Yes, it continues.
For those of you who are not familiar with it, there has been a long-standing dispute between a group of tenants at Amar Plaza Apartments and their management company, Rampart Properties, Inc.
Amar Plaza is a low-cost housing co-op in La Puente that is federally regulated by HUD.
Over the past three years or so, tenants have alleged Rampart illegally kicked tenants out, stole money from the reserves, and engaged in other fraudulent activities. Rampart has won several court cases regarding the matters.
Yet still, complaints from tenants have prompted HUD to step in and ask that Rampart be terminated and a new management company hired. They’ll make their final decision in two weeks.
In the meantime, here’s the full story:
Housing officials pressure Amar complex
By Tania Chatila, Staff Writer
Article Launched: 07/18/2008 12:49:34 AM PDT
LA PUENTE – Federal housing officials might force an Amar Road apartment complex to replace its management company.
The U.S. Department of Housing and Urban Development is expected to decide in two weeks the fate of Rampart Properties, Inc., which manages the low-income housing cooperative project known as Amar Plaza Apartments.
HUD regulates the 96-unit complex at 15640 E. Amar Road, which has been investigated in the past amid allegations Rampart illegally was evicting tenants.

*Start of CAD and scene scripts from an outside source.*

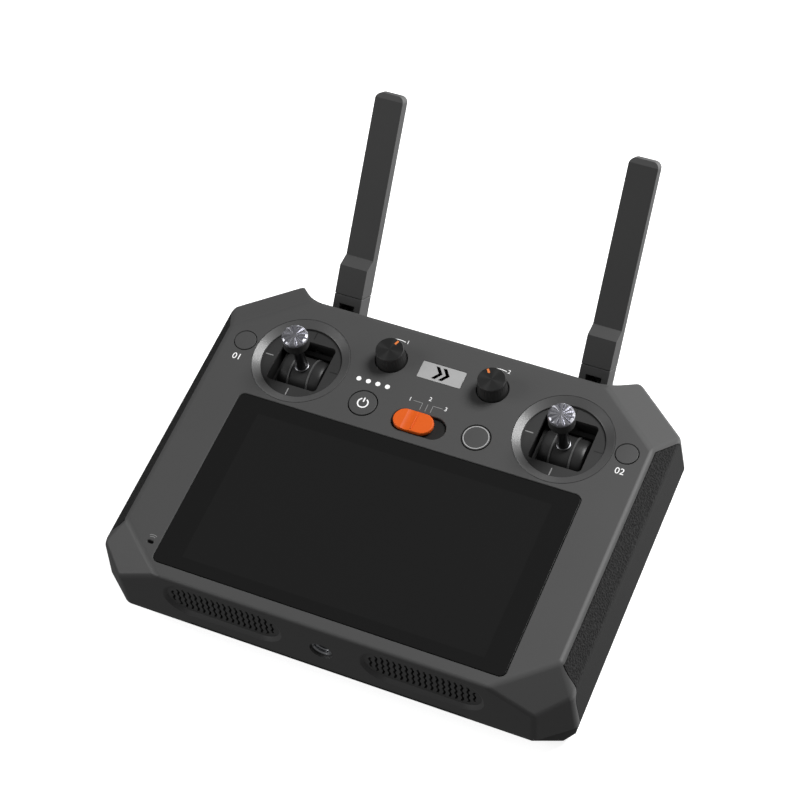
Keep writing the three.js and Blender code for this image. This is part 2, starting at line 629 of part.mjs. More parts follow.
place("front_shell", frontShell(), 0x4a4a4c, 0.55);
place("back_shell", backShell(), 0x2b2b2d, 0.6);
place("battery_cover",
  plate(roundedRectangle(batteryCover.width, batteryCover.y1 - batteryCover.y0, batteryCover.corner), 0,
    (batteryCover.y0 + batteryCover.y1) / 2, [backZ, backZ + batteryCover.thickness]), 0x2b2b2d, 0.6);
place("cover_glass",
  plate(roundedRectangle(glass.width, glass.y1 - glass.y0, glass.corner), 0, glassY,
    [glassTop - glass.thickness, glassTop]), 0x141416, 0.08);
place("display_panel",
  block([-display.width / 2, display.width / 2], [display.y0, display.y1],
    [glassTop - glass.thickness - gap - display.thickness, glassTop - glass.thickness - gap]), 0x101012, 0.4);
place("main_board", mainBoard(), 0x1f4a33, 0.5);
place("control_board", controlBoard(), 0x1f4a33, 0.5);
place("radio_module", block([-22, 22], [28, 54], [17.3, 22.5]), 0x9a9ca0, 0.35, 0.9);
place("heat_sink", heatSink(), 0xa0a2a6, 0.4, 1);
place("battery_pack", plate(roundedRectangle(84, 60, 3), 0, -12, [5, 21]), 0x2c3f66, 0.5);
place("mode_slider", modeSlider(), 0xf0641e, 0.45);
place("mode_switch", modeSwitch(), 0x303032, 0.5);
place("power_button", button(power, 0.1), 0x4a4a4c, 0.5);
place("record_button", button(record, 0.1), 0x4a4a4c, 0.5);
place("led_light_pipe", ledLightPipe(), 0xf4f6f8, 0.3);
place("badge_plate",
  plate(roundedRectangle(badge.width, badge.height, 0.4), badge.x, badge.y, [faceZ - badge.thickness, faceZ]),
  0xb8babd, 0.35, 0.8);
place("tripod_insert", tripodInsert(), 0xa8aaae, 0.3, 1);
place("usb_socket", usbSocket(), 0xa8aaae, 0.3, 1);
place("rest_pad", plate(roundedRectangle(64, 40, 6), 0, 0, padBottom), 0x1c1c1e, 0.85);

for (const [side, hand] of [[-1, "left"], [1, "right"]]) {
  place("grip_" + hand, grip(side), 0x262628, 0.8);
  place("gimbal_ring_" + hand, gimbalRing(side), 0x55565a, 0.35, 0.3);
  place("gimbal_case_" + hand, gimbalCase(side), 0x202022, 0.6);
  place("gimbal_yoke_" + hand, gimbalYoke(side), 0x303032, 0.5);
  place("gimbal_drum_" + hand, gimbalDrum(side), 0x2a2a2c, 0.35);
  place("stick_shaft_" + hand, stickShaft(side), 0x55575a, 0.3, 0.9);
  place("stick_cap_" + hand, stickCap(side), 0x6a6c70, 0.3, 0.9);
  place("knob_" + hand, knobBody(side), 0x29292b, 0.35);
  place("knob_potentiometer_" + hand, knobPotentiometer(side), 0x8d8f92, 0.4, 0.8);
  place("custom_button_" + hand, button({ ...custom, x: side * custom.x }, 0.1), 0x4a4a4c, 0.5);
  place("speaker_grille_" + hand, speakerGrille(side), 0x242426, 0.7);
  place("speaker_driver_" + hand, speakerDriver(side), 0x1a1a1c, 0.7);
  place("coax_lead_" + hand, coaxLead(side), 0x17181a, 0.5);
  place("hinge_bracket_" + hand, hingeBracket(side), 0x343436, 0.5);
  place("foot_" + hand, plate(roundedRectangle(12, 70, 5.9), side * 66, 0, padBottom), 0x1c1c1e, 0.85);

  const antennaGroup = new THREE.Group();
  antennaGroup.position.set(side * antenna.x, antenna.pivotY, antenna.pivotZ);
  antennaGroup.rotation.x = -THREE.MathUtils.degToRad(90 - antenna.tilt);
  root.add(antennaGroup);
  place("antenna_knuckle_" + hand, antennaKnuckle(), 0x3c3c3e, 0.55, 0, antennaGroup);
  place("antenna_blade_" + hand, antennaBlade(), 0x3c3c3e, 0.55, 0, antennaGroup);
  place("hinge_pin_" + hand, hingePin(), 0x9a9ca0, 0.3, 1, antennaGroup);

  screwPlaces.forEach(([x, y], index) => {
    place("case_screw_" + hand + "_" + (index + 1), caseScrew(side * x, y), 0x77797c, 0.35, 1);
  });
}

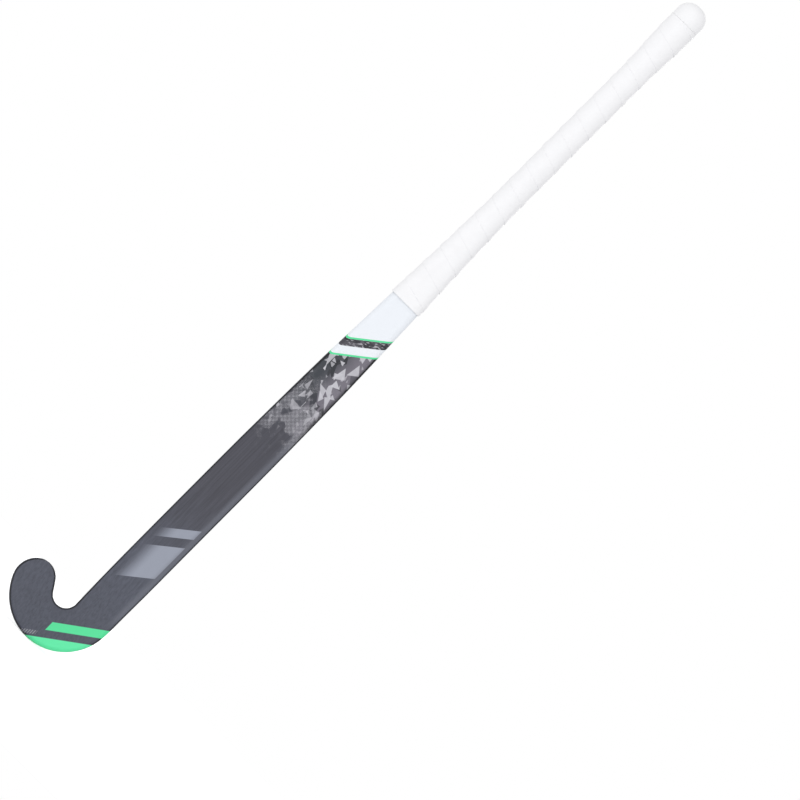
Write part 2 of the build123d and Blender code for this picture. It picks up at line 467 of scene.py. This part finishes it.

Officials with Rampart have refuted the allegation and said they want to continue managing the complex.
“Our hard work over the past few years is evident in reduction of crime …. eviction of people involved with drugs and eviction of gang members,” Rampart President Frank Acevedo said.
In February, HUD sent a letter to Amar Plaza’s board of directors that stated Rampart was “no longer satisfactory to HUD and must be replaced.”

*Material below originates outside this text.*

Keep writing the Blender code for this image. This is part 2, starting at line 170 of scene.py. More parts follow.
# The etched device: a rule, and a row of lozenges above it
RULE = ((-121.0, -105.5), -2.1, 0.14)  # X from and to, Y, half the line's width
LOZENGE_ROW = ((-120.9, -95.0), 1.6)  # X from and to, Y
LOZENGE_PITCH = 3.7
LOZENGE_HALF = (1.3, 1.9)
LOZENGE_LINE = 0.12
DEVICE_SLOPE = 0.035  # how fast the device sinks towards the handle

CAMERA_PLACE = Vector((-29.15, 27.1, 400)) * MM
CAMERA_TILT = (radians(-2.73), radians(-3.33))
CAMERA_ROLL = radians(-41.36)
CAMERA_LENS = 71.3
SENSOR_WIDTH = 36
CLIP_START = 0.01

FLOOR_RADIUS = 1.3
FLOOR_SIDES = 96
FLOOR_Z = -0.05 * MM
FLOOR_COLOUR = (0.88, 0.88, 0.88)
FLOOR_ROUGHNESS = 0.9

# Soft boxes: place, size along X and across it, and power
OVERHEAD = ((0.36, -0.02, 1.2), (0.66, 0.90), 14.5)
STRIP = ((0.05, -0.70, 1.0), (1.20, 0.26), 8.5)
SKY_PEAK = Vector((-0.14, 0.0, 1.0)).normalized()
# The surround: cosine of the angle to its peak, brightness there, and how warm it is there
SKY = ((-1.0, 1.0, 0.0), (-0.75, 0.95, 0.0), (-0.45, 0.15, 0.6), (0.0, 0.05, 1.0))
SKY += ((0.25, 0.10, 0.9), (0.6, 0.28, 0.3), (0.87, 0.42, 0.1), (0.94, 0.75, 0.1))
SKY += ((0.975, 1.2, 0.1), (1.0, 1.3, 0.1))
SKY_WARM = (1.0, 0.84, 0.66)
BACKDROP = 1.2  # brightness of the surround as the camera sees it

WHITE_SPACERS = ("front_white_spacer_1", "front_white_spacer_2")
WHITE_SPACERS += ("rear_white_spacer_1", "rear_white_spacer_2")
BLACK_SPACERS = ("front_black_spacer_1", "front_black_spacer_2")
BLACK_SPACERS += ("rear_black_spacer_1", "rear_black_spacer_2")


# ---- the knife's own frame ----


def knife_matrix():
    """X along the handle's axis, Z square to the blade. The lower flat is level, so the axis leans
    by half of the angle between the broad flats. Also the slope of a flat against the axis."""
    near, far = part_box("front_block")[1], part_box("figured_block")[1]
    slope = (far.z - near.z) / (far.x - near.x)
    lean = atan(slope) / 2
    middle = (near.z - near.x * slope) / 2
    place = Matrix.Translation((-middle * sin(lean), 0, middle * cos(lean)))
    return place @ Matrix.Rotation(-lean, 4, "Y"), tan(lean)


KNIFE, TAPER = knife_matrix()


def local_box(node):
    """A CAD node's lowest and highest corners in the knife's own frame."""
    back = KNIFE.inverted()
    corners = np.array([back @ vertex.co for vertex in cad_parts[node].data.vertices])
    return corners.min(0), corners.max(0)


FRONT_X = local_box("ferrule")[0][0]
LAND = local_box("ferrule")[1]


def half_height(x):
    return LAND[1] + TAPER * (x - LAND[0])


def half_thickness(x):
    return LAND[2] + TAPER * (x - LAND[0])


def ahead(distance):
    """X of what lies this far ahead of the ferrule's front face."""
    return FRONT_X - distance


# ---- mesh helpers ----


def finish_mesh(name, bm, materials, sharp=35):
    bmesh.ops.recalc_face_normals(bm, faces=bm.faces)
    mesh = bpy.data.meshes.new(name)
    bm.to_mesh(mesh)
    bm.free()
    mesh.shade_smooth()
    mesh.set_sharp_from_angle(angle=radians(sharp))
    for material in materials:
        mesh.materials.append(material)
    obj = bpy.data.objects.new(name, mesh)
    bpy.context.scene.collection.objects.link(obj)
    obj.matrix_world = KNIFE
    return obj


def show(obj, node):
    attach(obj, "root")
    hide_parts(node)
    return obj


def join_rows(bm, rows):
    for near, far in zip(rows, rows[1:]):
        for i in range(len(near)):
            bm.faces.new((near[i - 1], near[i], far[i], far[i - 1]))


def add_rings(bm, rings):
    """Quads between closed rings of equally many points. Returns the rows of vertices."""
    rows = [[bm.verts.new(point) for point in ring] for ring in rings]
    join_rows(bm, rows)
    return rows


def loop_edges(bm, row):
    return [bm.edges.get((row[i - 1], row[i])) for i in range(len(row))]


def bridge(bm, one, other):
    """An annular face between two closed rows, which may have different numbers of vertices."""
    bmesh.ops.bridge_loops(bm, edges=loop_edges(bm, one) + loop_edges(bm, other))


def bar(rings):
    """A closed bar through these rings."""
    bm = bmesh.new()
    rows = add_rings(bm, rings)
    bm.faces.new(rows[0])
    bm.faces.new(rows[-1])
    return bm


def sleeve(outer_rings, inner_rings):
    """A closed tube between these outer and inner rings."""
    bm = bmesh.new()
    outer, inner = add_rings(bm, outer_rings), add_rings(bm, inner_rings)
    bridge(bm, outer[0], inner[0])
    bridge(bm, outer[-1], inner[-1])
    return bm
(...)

At that time, Rampart officials said that decision was in the appeals process.
But on May 23, Freddie Soto, a senior project manager for HUD, sent a second and final notice to the Amar Plaza board again calling for Rampart’s termination.
“The management deficiency remains open and unresolved,” Soto said in the letter.
Soto on Thursday declined to comment and referred questions to HUD spokesman Larry Bush.
“(The board) has made some proposals to address the issues we raised and beyond that it’s still in discussion,” Bush said. “Clearly our intent is a resolution that serves the interests of the tenants and the taxpayers.”
Bush would not discuss the issues being raised or the details of the proposal Amar’s board sent back to HUD.
Acevedo said the roughly 200-page proposal indicated the board is happy with Rampart’s management services. He said the complaints stem from a group of tenants that lied to HUD – claiming they were the board of directors – in order to get the agency’s help in terminating Rampart.
Yolanda Ponce, who lives in Amar Plaza, said she and three others were elected to the board in 2005. But Acevedo threw out several votes and violated the shareholders’ rights, Ponce said.
“He is not managing the right way,” Ponce said.
In HUD’s May letter, Soto addressed the internal dispute.
“Apparently, two factions within the ownership are claiming to be the `legitimate’ board of directors,” the letter said. “This issue is separate from the compliance issue we are requesting resolution in our letter.”
Acevedo said those compliance issues date back to 1996, when Rampart was not managing the complex.
“To go back to 1996,” Acevedo said, “and accuse of us of stuff that happened that far back isn’t fair.”